++++ Stored data ++++
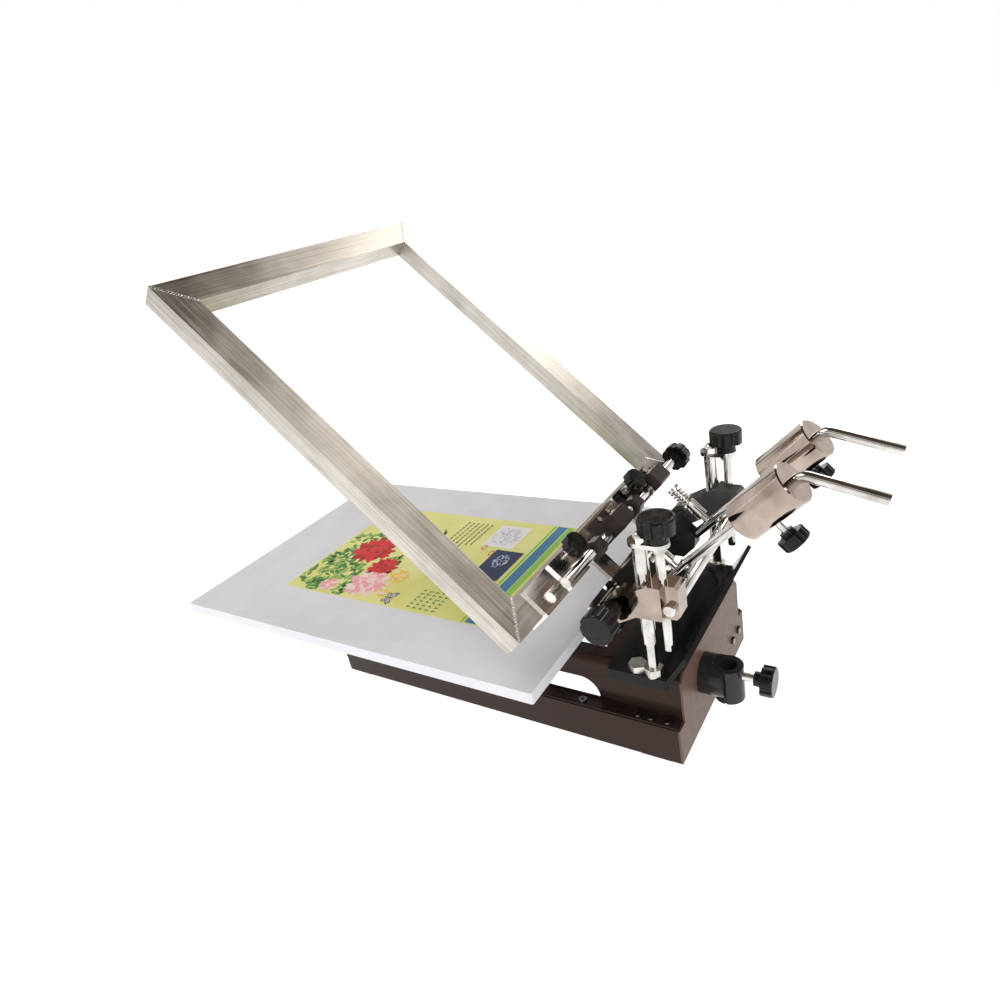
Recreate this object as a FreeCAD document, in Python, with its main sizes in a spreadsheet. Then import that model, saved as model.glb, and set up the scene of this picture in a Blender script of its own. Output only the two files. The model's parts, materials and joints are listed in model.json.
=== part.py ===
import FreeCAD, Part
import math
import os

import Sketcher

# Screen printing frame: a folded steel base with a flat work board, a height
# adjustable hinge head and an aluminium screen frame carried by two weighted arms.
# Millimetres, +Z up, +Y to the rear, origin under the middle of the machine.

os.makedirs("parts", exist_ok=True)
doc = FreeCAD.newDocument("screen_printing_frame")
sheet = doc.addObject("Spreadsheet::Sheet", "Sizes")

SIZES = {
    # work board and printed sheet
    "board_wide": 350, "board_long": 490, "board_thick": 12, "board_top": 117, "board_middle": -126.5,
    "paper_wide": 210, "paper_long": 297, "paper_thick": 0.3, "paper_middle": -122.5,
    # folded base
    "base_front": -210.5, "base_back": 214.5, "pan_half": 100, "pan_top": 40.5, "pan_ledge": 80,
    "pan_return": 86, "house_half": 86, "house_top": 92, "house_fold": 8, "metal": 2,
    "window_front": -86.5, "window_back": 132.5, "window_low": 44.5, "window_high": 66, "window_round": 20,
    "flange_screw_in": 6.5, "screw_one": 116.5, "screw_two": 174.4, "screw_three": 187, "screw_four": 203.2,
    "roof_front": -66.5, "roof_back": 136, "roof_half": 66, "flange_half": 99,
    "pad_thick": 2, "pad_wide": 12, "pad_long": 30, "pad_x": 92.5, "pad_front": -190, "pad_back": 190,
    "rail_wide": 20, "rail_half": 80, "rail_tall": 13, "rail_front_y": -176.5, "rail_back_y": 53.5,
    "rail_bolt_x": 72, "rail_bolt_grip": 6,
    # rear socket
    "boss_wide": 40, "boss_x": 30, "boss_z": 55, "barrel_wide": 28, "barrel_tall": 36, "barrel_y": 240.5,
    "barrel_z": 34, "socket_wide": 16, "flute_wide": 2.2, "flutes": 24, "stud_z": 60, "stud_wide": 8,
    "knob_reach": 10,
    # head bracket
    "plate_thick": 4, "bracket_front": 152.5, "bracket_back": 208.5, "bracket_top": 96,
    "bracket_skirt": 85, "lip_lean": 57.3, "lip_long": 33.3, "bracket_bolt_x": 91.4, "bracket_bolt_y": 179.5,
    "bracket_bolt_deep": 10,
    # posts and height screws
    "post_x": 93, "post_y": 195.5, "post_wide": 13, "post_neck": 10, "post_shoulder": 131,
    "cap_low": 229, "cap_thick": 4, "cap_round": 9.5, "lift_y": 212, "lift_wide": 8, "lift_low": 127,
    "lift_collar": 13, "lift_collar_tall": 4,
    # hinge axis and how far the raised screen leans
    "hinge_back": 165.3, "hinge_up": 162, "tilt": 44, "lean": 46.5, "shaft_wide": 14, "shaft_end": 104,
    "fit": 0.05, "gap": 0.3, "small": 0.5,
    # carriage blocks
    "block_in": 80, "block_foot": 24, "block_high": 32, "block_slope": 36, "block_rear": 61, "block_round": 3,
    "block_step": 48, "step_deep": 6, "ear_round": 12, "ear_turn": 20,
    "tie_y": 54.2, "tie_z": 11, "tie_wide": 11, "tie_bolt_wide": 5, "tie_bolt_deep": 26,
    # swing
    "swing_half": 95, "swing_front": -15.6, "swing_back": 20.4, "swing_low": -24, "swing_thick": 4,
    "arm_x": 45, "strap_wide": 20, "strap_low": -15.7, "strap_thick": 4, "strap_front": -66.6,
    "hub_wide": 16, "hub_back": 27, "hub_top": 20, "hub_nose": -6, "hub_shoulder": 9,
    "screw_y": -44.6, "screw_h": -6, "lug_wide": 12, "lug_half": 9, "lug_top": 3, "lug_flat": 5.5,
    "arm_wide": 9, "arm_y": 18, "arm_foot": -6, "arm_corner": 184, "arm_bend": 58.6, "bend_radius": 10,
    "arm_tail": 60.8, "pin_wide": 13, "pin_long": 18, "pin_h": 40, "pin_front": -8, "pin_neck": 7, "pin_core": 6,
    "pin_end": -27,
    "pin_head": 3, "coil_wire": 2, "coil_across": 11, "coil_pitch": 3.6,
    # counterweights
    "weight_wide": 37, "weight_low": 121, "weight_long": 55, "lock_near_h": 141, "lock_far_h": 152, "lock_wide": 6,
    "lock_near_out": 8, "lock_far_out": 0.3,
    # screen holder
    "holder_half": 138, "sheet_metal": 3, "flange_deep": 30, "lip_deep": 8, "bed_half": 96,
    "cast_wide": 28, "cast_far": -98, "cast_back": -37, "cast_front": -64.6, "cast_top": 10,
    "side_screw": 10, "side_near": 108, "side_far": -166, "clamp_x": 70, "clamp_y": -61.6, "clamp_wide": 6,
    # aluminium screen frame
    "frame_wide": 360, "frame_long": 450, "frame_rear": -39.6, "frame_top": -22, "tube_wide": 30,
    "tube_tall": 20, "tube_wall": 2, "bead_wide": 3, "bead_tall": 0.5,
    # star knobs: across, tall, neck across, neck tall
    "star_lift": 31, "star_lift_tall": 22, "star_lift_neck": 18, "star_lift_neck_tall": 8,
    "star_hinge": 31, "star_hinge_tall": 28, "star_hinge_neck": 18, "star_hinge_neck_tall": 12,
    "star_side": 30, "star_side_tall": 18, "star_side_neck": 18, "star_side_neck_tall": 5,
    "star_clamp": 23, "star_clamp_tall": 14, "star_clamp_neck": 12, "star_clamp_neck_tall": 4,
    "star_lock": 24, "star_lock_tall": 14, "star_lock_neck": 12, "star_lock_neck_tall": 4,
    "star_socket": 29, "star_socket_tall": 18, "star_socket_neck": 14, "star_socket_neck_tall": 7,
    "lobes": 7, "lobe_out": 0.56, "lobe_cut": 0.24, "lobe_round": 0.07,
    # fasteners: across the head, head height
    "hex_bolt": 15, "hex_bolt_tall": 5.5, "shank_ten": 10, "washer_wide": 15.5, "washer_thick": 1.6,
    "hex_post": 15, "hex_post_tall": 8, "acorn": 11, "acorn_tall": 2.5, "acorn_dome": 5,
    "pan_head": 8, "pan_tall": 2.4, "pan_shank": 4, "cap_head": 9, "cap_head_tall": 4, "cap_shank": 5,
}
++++
• **Direction**
Please write out the material word for word from its first line through the line holding "import Sketcher", including both, and no line past it.

• **Exercise answer**
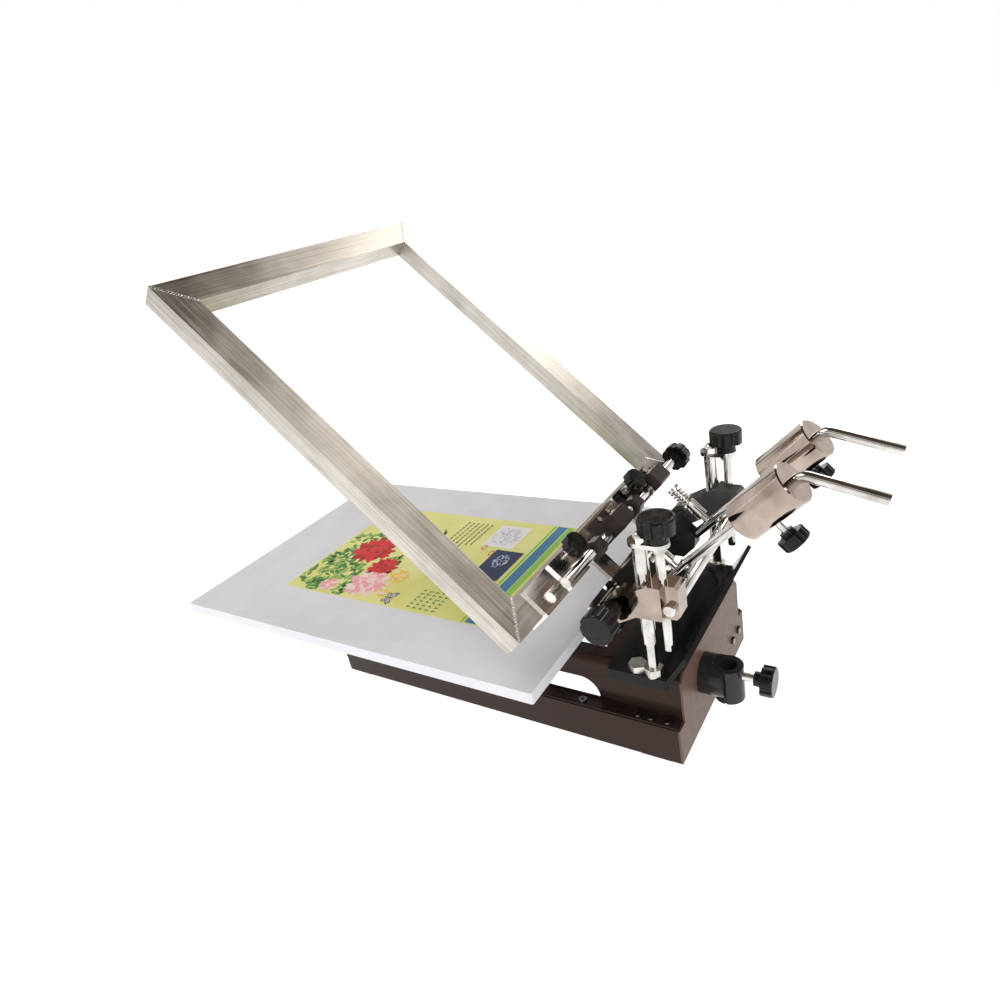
Recreate this object as a FreeCAD document, in Python, with its main sizes in a spreadsheet. Then import that model, saved as model.glb, and set up the scene of this picture in a Blender script of its own. Output only the two files. The model's parts, materials and joints are listed in model.json.
=== part.py ===
import FreeCAD, Part
import math
import os

import Sketcher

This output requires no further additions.